As for walk-ons, I've linked to the list of the 217 guys in that time period who made the Bentley rosters and weren't special teamers, in case you doubt me. The Order of St. Kovacs have accomplished great things for Michigan, but turning up one of those guys anywhere other than fullback has been rare indeed.
I'm going to try to use the starts data above to get predictive. The scatter plot of the 1996-2010 group was pretty linear so I'm just going to plug in a linear equation:
Expected Starts on Avg M Team = Stars x 5.30 - 6.35
And that gives us a reasonable expectation of Michigan starts to expect from a class based on their rankings:
click big makes
For the Class of 2011-2014 projections, I just guessed by hand, so those projections are going to be increasingly inaccurate once I'm predicting 2017 starters and whatnot.
The chart above has two stories to tell: 1) The strength of a recruiting class is strongly correlated to the value that class will produce in starters, and 2) the damage done by attrition to the 2005 and 2010 classes created ripple effects for several classes afterwards.
An Average Michigan Team:
By some quick averages I was able to get an average makeup of a starting 22. I took the average number of starts by experience (i.e. year in the program) for the classes of 1995-2010, adjusted those numbers for a 13-game schedule, then divided by 13 games to get an idea of what the starters ought to be against years of interest.

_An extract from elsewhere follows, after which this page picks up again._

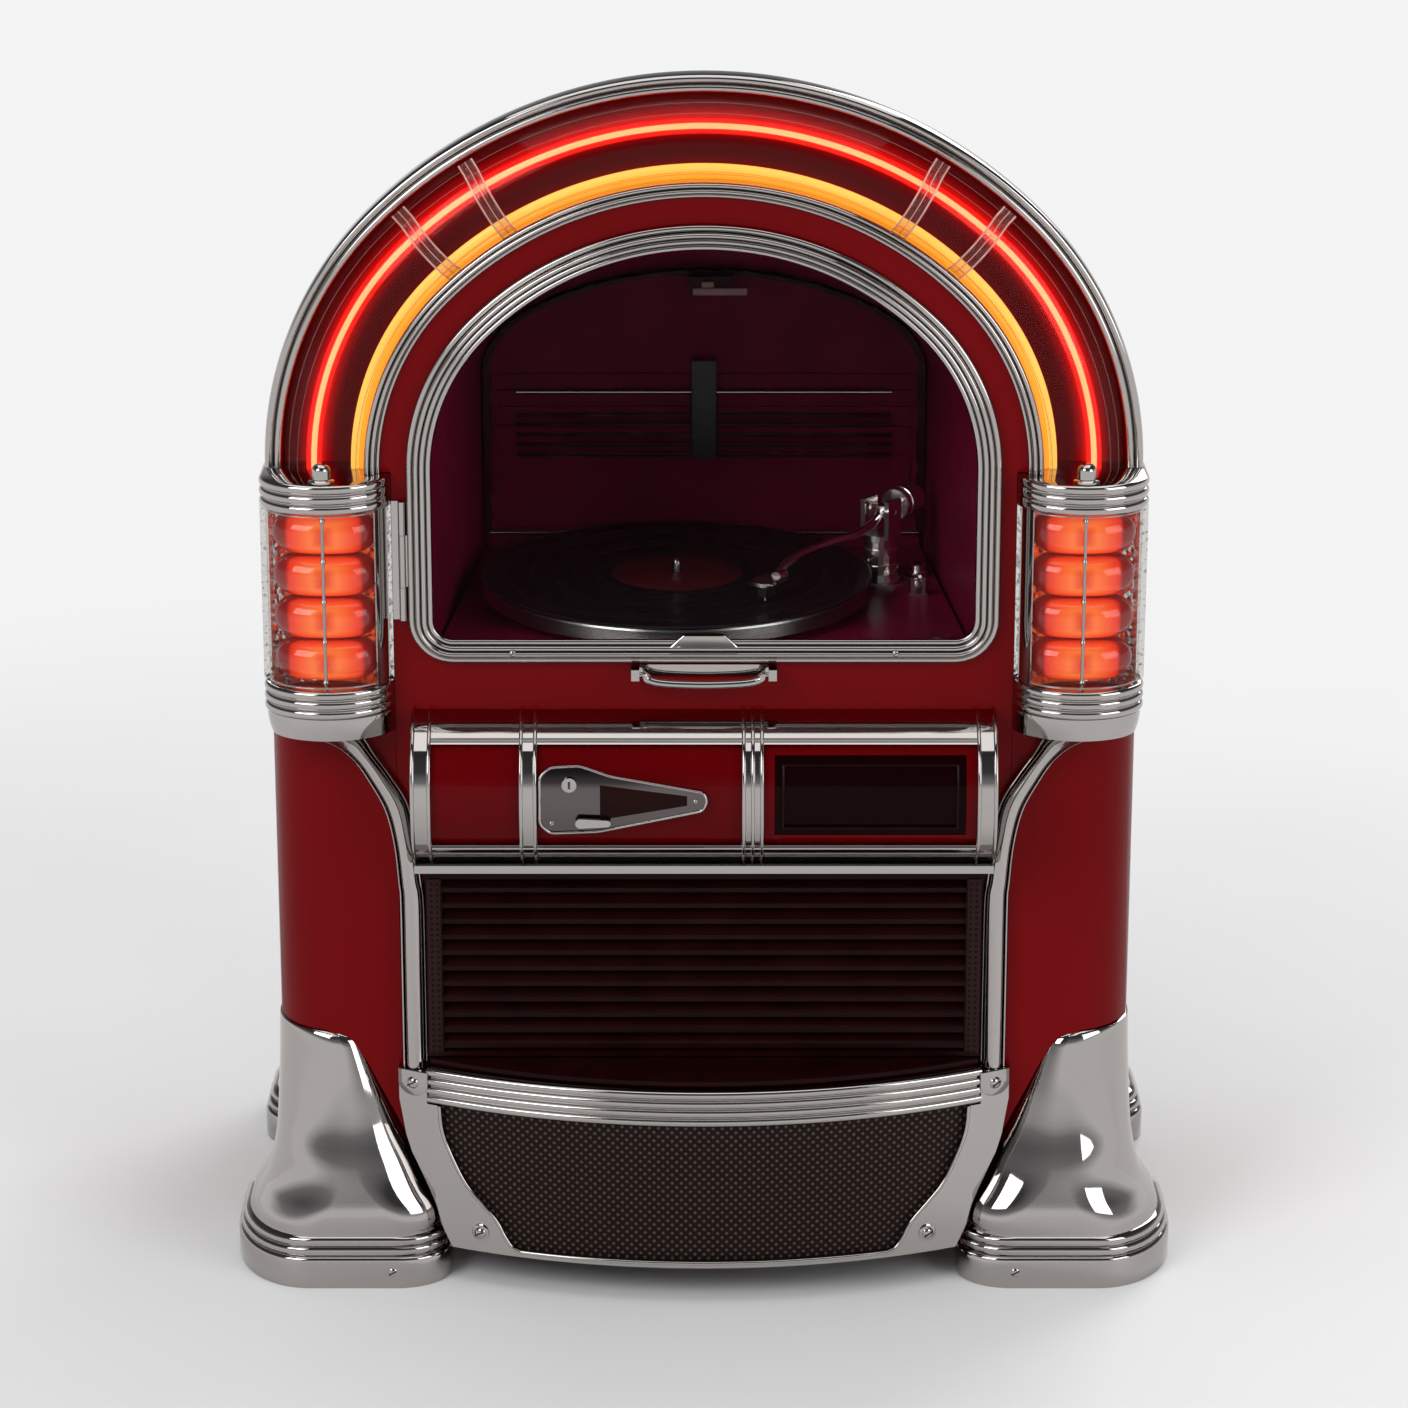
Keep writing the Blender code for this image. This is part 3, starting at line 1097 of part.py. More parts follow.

|Senior / RS Jr||7||5||4||8||8||6||8||9|
|Junior / RS So||6||10||5||4||7||7||5||6|
|Soph / RS Fr||3||3||6||2||1||2||3||4|
|AVG starter age||3.55||3.27||3.18||3.82||3.50||3.27||3.77||3.50|
By this the last two teams look extraordinarily young—about as young as the 2008 team or younger. The 2012 team by contrast seems like a wasted opportunity. FWIW I counted Devin, not Denard, as the quarterback, or it would have been even older. That fits the narrative: 2012 was a wasted opportunity, as a line with three 5th year seniors (two of whom were long-term productive starters) plus Lewan and Schofield was coached into one of the worst offensive lines in memory.